Bound orbits and gravitational wave radiation around the hairy black hole

Abstract

The hairy black hole model provides a new theoretical framework for exploring phenomena in strong gravitational fields. This paper systematically investigates the influence of the hair parameter \(\beta \) on the timelike geodesics of the regular hairy black hole, including the radius of the event horizon, the properties of bound orbits, and the characteristics of gravitational wave radiation over a single period. The study reveals that \(\beta \) has a significant impact on the event horizon but only a minor effect on the innermost stable circular orbit (ISCO), the marginally bound orbit (MBO), and periodic orbits. Moreover, the trajectories of the periodic orbits are nearly identical to those of the Schwarzschild black hole.
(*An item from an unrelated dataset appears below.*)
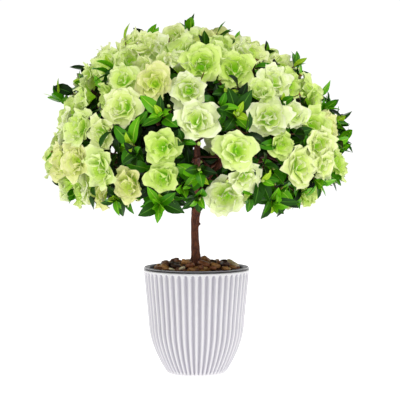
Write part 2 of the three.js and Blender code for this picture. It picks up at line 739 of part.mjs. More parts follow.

In addition, the parameter \(\beta \) was constrained by simulating the precession observational data of the S2 star orbiting the supermassive black hole Sgr A*. The results indicate that the correction effects of \(\beta \) comply with existing observational constraints, without providing stricter limitations. Furthermore, by considering periodic orbits as transitional orbits in the extreme-mass-ratio inspiral (EMRI) system, it is found that the presence of \(\beta \) introduces subtle effects on the amplitude, phase, and period of the gravitational wave signal for a single orbit. Although these effects appear minor within a single cycle, they may accumulate into significant effects over long-term evolution. In the future, space-based gravitational wave detectors are expected to further investigate the properties of the hair parameter, enhancing our understanding of the spacetime structure and dynamical behavior of black holes.